In the May 19 New York Times Adam Nossiter reports on the conditions of women and girls newly freed from Boko Haram captivity. He reports that they are among some 15,000 internally displaced persons (IDP) at a camp in Dalori, Borno, outside of the state capital, Maiduguri.
Citing relief workers, Nossiter reports that some 200 girls are pregnant, mostly the result of sexual violence at the hands of Boko Haram. Many of the victims betray serious symptoms of physical and mental illness. Nossiter reports that some women are too traumatized to leave their tents. Some have been diagnosed with HIV/AIDS. He also reports the presence of thousands of children, many without visible parents.
There are estimates that there are 1,500,000 IDPs in Nigeria, and 200,000 refugees in neighboring countries. Many cannot go home. Boko Haram is still active. According to the Council’s Nigeria Security Tracker, Boko Haram carried out six attacks in the week of May 9, including one in Maiduguri and one in Cameroon. Clearly, this humanitarian disaster requires international assistance.
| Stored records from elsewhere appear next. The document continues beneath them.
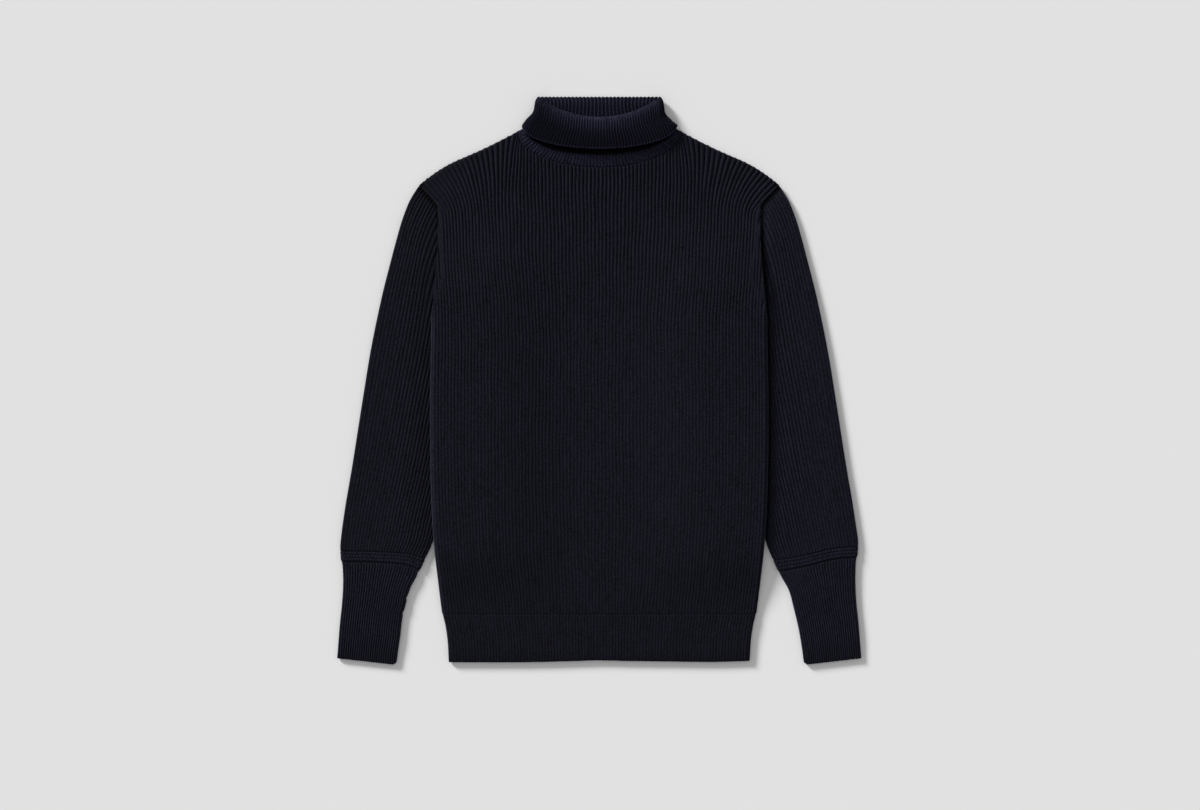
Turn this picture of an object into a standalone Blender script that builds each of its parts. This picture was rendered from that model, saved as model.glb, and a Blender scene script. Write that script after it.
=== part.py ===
"""Turtleneck sweater in heavy rib knit, laid flat on its back with the sleeves down.

Frame: +X to the right as seen from above, +Y from the hem to the neck, +Z up.  The origin is the
middle of the sweater's bounding box, on the surface that it lies on.

Every size in this file is in millimetres.  In the tables "across" is the distance from the
middle line and "up" is the distance from the hem edge towards the neck.  A rib is two columns
wide: the even columns run in the grooves and the odd ones along the crests.
"""

import math

import bmesh
import bpy

METRES = 0.001

# Cloth -------------------------------------------------------------------------------------
WALL = 2.2                  # knit from its plain inside to the rib grooves
RIB = 0.9                   # crests above the grooves
AIR = 1.0                   # between two layers that lie on each other
SEAM_GAP = 0.3              # between two sewn pieces
TOP_INSIDE = WALL + AIR     # inside of an upper layer
TOP = TOP_INSIDE + WALL     # grooves of an upper layer
FOLD_LEVEL = TOP / 2        # side seams and folded edges
FOLD_ROUND = 5.0            # how far in from a folded edge the cloth is rounded
SEAM_DIP = 0.5              # how far a seam draws the upper layer down

# Overall sizes -------------------------------------------------------------------------------
TOTAL_LENGTH = 748.0        # cuff ends to the fold of the collar
CUFF_OVERHANG = 5.5         # cuff ends below the hem edge
HEM_SEAM = 62.0             # height of the ribbed hem band

# Body panels ---------------------------------------------------------------------------------
HEM_HALF_WIDTH = 198.0
BODY_COLUMNS = 99           # columns from the middle line to the side, so 99 ribs in all
BODY_SIDE = (
    # up, half_width; above the underarm the ribs that end at the armhole count as well
    (0.0, HEM_HALF_WIDTH),
    (26.0, 199.5),
    (47.0, 202.5),
    (62.0, 206.0),
    (111.0, 212.0),
    (153.0, 216.5),
    (230.0, 220.5),
    (340.0, 221.5),
    (455.0, 220.0),
    (500.0, 222.0),
    (570.0, 226.0),
    (640.0, 230.0),
    (760.0, 230.0),
)
MIDDLE_SPREAD_LOW = 0.03    # how much wider the ribs lie in the middle than on average
MIDDLE_SPREAD_HIGH = 0.075  # the same in the yoke
SPREAD_FROM = 400.0
SPREAD_LENGTH = 150.0
FAN = (
    # column, length over which the rib bends towards its end on the top edge
    (0, 80.0),
    (60, 80.0),
    (75, 60.0),
    (87, 34.0),
    (88, 24.0),
    (89, 12.0),
    (99, 12.0),
)

NECK_COLUMN = 48            # column that meets the corner of neck and shoulder
NECK_HALF_WIDTH = 108.0
NECK_UP = 697.0
FRONT_NECK_DEPTH = 48.0
BACK_NECK_DEPTH = 8.0
NECK_INSET = 1.4            # the inside of the panels stands back from the collar
NECK_COLUMN_SPREAD = 1.118  # ribs crowd along the steep sides of the neckline
NECK_COLUMN_POWER = 9
SHOULDER_COLUMN = 87        # column that meets the shoulder point
SHOULDER_HALF_WIDTH = 237.0
SHOULDER_SLOPE = 0.47
SHOULDER_RUN_OUT = 7        # columns over which the folded shoulder runs out at the armhole
NECK_RUN_OUT = 5            # and at the neck
SHOULDER_ROUND_FROM = 184.0
SHOULDER_ROUND_DROP = 10.4
SHOULDER_HOLLOW = 2.4       # how far the shoulder line sinks in its middle
SHOULDER_HOLLOW_AT = 152.0
SHOULDER_HOLLOW_REACH = 45.0
ARMHOLE = (
    # body_column, sleeve_column, across, up; from the shoulder point to the underarm, and then
    # the part that is tucked below the body, where only the sleeve has columns
    (87, 0, 237.0, 626.2),
    (88, 8, 225.0, 612.5),
    (89, 16, 213.0, 599.0),
    (90, 19, 212.0, 582.0),
    (93, 24, 212.4, 542.0),
    (96, 28, 218.5, 475.0),
    (99, 30, 220.0, 455.0),
    (None, 42, 197.0, 442.0),
    (None, 52, 171.0, 425.0),
    (None, 58, 157.0, 410.0),
)

# The sleeves are tucked below the sides of the body and lift it.
LIFT = 6.9
LIFT_INSIDE = 34.0          # half-width of the middle that lies on the floor
LIFT_RAMP = 114.0
LIFT_TOP = 600.0
LIFT_TOP_RAMP = 115.0
LIFT_BOTTOM = 62.0
LIFT_BOTTOM_RAMP = 86.0

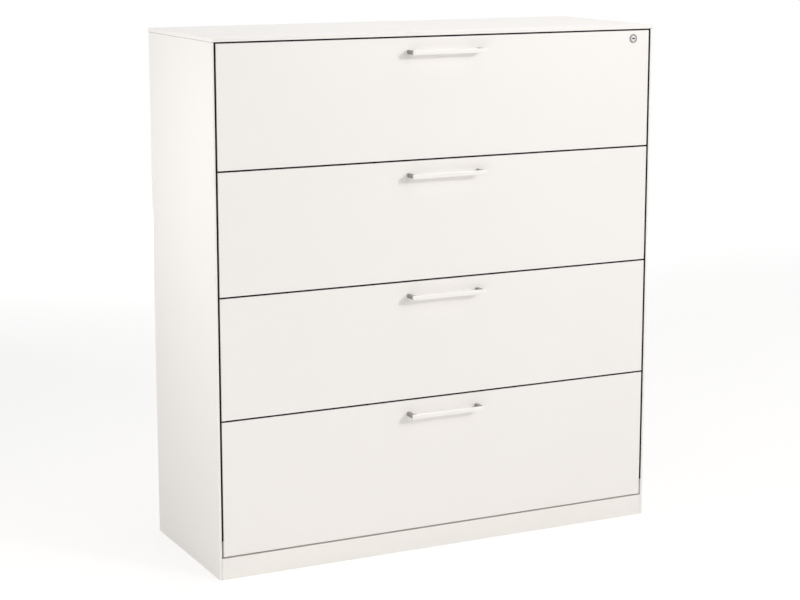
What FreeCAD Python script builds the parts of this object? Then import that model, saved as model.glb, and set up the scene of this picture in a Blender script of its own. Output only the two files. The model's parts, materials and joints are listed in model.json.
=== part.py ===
import FreeCAD, Part
import math
import os
from types import SimpleNamespace

import Sketcher

# A lateral filing cabinet in steel sheet: a shell, four drawers on full extension slides, and
# a central lock. Millimetres, +Z up, the fronts face -Y, the origin lies on the floor under
# the middle of the whole cabinet with its handles.

SIZES = {
    # Whole cabinet
    "cabinet_width": 1200,
    "cabinet_depth": 435,
    "plinth_height": 52.5,
    "front_height": 294,
    "low_front_height": 331.5,
    "front_gap": 4,
    "side_gap": 5,
    "cover_rim": 10,
    # Sheet metal of the shell
    "sheet": 1,
    "frame_sheet": 1.5,
    "bend_radius": 1.2,
    "seam": 0.6,
    "fit_gap": 0.4,
    "panel_edge": 6,
    "panel_return": 18,
    "rear_flange": 20,
    "back_recess": 1.5,
    "back_margin": 2,
    "bead_height": 18,
    "bead_depth": 3,
    "bead_end_gap": 45,
    "pan_flange": 30,
    "rail_height": 20,
    "rail_depth": 24,
    "rail_setback": 34,
    # Uprights
    "upright_depth": 17,
    "upright_width": 40,
    "front_upright_at": 45,
    "rear_upright_inset": 105,
    "slot_height": 14,
    "slot_width": 6,
    "slot_pitch": 120,
    # Levelling feet
    "foot_inset": 40,
    "front_foot_at": 42,
    "rear_foot_inset": 35,
    "foot_width": 24,
    "foot_height": 8,
    "foot_nut_width": 17,
    "foot_nut_height": 10,
    "stud_radius": 5,
    "stud_end": 6,
    "running_fit": 0.05,
    # Drawer fronts
    "front_depth": 18,
    "inner_flange": 10,
    # Handles
    "handle_length": 200,
    "handle_reach": 38,
    "handle_drop": 34,
    "bar_depth": 7,
    "bar_height": 11,
    "bar_rounding": 1.8,
    "bar_end_bevel": 0.6,
    "leg_width": 8,
    "leg_height": 9.5,
    "leg_flare": 8,
    "leg_inset": 0.8,
    "leg_curve": 9,
    # Drawer box
    "tray_rise": 18,
    "wall_height": 250,
    "drawer_rear_gap": 19,
    "wall_foot": 15,
    "lip_width": 26,
    "lip_height": 12,
    "back_hem": 10,
    "lane_width": 330,
    "notch_depth": 14,
    "notch_height": 70,
    "tab_rise": 168,
    "tab_height": 10,
    "tab_length": 8,
    "tab_reach": 12,
    # Telescopic slides
    "slide_thickness": 13,
    "slide_height": 45,
    "slide_rise": 130,
    "slide_setback": 2,
    "slide_sheet": 1.2,
    "slide_lip": 2,
    "ball_room": 2.6,
    "slide_play": 0.4,
    # Lock
    "lock_side_inset": 47,
    "lock_top_inset": 20,
    "ring_radius": 11,
    "ring_height": 1.6,
    "ring_chamfer": 0.7,
    "barrel_radius": 9.5,
    "barrel_length": 24,
    "core_radius": 7.5,
    "core_recess": 0.5,
    "core_overhang": 0.6,
    "key_slot_width": 9,
    "key_slot_height": 3,
    "key_slot_depth": 9,
    "square_side": 6,
    "cam_thickness": 3,
    "cam_length": 42,
    "cam_width": 12,
    # Central locking bar
    "lock_lift": 12,
    "lock_bar_width": 10,
    "lock_bar_depth": 6,
    "lock_bar_setback": 23,
    "lock_bar_side_gap": 3,
    "lock_play": 0.5,
    "hook_reach": 12,
    "hook_height": 10,
    "hook_clearance": 1.5,
    "arm_height": 5,
    "guide_height": 20,
    "guide_arm": 9,
    "low_guide_at": 120,
    "high_guide_at": 1130,
}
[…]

On May 29, Muhammadu Buhari will be inaugurated as president of Nigeria. He has said that Boko Haram is a Nigerian challenge to be met by Nigerians. But, he has also said that he wishes to restore a military relationship with the United States. It is to be hoped that in the early days of his presidency he will seek to coordinate and lead an international assistance campaign with a focus on victims of Boko Haram. And, the international community should respond. In the meantime, Nossiter reports that there is already a small UNICEF and Doctors Without Borders (MSF) presence at the camp in Dalori. At the very least, their presence should be expanded immediately.